If the probationer goes to hearing, the violation(s) must be established by a preponderance of the evidence. If the violation is established, the court shall make specific findings of the facts which establish the violation. A disposition hearing is set within 20 days of the determination that a probationer has violated probation. The court will order a predisposition report written by the Probation Department.
At disposition, the court will announce its inclination for sentencing and will pronounce judgment and sentence unless the attorney requests a mitigation hearing. At sentencing following a mitigation hearing, the court will advise the probationer as to appeal or post-conviction rights, whichever are applicable.

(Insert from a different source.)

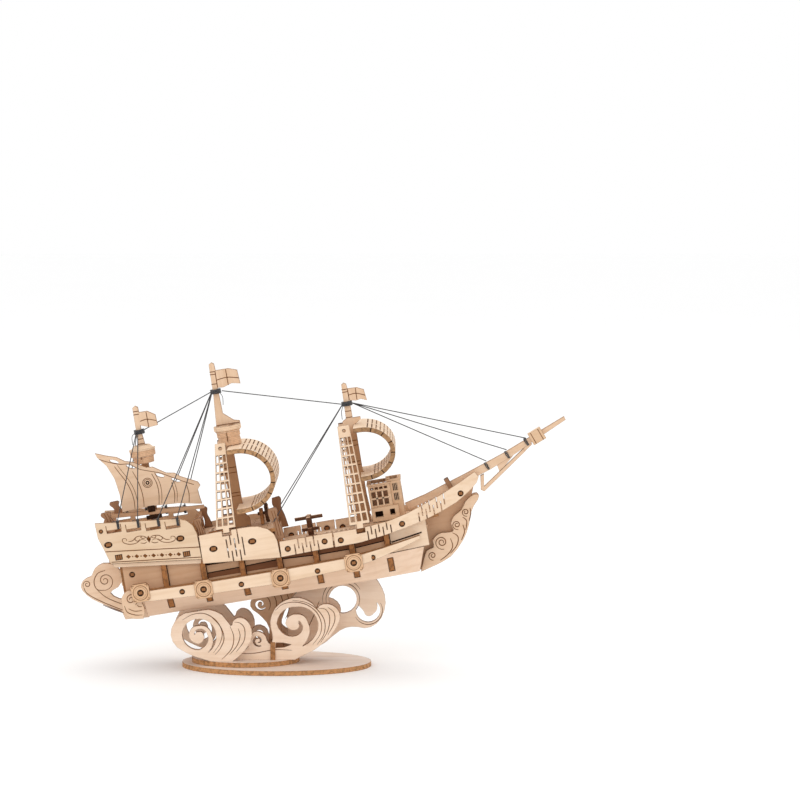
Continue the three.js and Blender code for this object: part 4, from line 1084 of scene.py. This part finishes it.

If you are found guilty at trial, you may appeal your conviction. A notice of appeal must be filed within 20 days of sentencing. An appellate attorney will be assigned to review your case and will file an appeal with the Court of Appeals, addressing any legal errors that may exist. Very few cases are reversed on appeal.
Often referred to as a Rule 32, you may file a Notice of Post-Conviction Relief after pleading guilty or no contest, or if your probation was automatically violated based upon a plea of guilty or no contest. As with appeals, it is difficult to get a case overturned except on limited, legal grounds. You must file your petition within 90 days of sentencing.
You may also file a Rule 32 application if you have lost both at trial and on appeal. To start a Rule 32, you must file a Notice of Post-Conviction Relief within 90 days of sentencing if you pleaded guilty or admitted a probation violation. If you were convicted after trial and also lost your appeal, you must file your Notice of Post-Conviction Relief within 30 days after the Court of Appeals issues its mandate making your appeal final. Regardless of whether you pleaded guilty or went to trial, you are entitled to a free lawyer to represent you in your first Rule 32 proceeding.
Disclaimer: The foregoing overview is for general information only and is not intended as legal advice. You should consult an attorney if you have a criminal case.